What the task requires: What follows is a listing; give it again exactly, in its entirety.

Given data:
● ● ●

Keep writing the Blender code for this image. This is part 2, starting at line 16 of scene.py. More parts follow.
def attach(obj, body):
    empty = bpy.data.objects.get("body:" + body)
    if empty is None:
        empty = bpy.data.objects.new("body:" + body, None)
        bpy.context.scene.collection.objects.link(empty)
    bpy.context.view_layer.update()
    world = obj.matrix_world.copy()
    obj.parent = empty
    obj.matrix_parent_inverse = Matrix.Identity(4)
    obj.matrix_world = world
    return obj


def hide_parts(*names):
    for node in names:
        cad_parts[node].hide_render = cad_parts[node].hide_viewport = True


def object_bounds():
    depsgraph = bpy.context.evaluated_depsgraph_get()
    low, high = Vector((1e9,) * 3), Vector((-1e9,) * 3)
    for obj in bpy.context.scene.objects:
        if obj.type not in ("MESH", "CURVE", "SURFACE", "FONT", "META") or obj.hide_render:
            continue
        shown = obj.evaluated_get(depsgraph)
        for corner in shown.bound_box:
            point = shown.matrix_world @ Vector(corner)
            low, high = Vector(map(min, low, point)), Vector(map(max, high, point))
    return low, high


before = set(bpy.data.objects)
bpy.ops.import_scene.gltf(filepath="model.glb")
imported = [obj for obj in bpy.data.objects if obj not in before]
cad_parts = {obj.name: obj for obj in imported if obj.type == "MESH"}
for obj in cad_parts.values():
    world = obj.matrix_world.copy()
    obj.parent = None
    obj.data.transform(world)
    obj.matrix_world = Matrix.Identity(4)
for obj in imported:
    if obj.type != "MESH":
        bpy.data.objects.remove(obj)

● ● ●

Answer in full:
Keep writing the Blender code for this image. This is part 2, starting at line 16 of scene.py. More parts follow.
def attach(obj, body):
    empty = bpy.data.objects.get("body:" + body)
    if empty is None:
        empty = bpy.data.objects.new("body:" + body, None)
        bpy.context.scene.collection.objects.link(empty)
    bpy.context.view_layer.update()
    world = obj.matrix_world.copy()
    obj.parent = empty
    obj.matrix_parent_inverse = Matrix.Identity(4)
    obj.matrix_world = world
    return obj


def hide_parts(*names):
    for node in names:
        cad_parts[node].hide_render = cad_parts[node].hide_viewport = True


def object_bounds():
    depsgraph = bpy.context.evaluated_depsgraph_get()
    low, high = Vector((1e9,) * 3), Vector((-1e9,) * 3)
    for obj in bpy.context.scene.objects:
        if obj.type not in ("MESH", "CURVE", "SURFACE", "FONT", "META") or obj.hide_render:
            continue
        shown = obj.evaluated_get(depsgraph)
        for corner in shown.bound_box:
            point = shown.matrix_world @ Vector(corner)
            low, high = Vector(map(min, low, point)), Vector(map(max, high, point))
    return low, high


before = set(bpy.data.objects)
bpy.ops.import_scene.gltf(filepath="model.glb")
imported = [obj for obj in bpy.data.objects if obj not in before]
cad_parts = {obj.name: obj for obj in imported if obj.type == "MESH"}
for obj in cad_parts.values():
    world = obj.matrix_world.copy()
    obj.parent = None
    obj.data.transform(world)
    obj.matrix_world = Matrix.Identity(4)
for obj in imported:
    if obj.type != "MESH":
        bpy.data.objects.remove(obj)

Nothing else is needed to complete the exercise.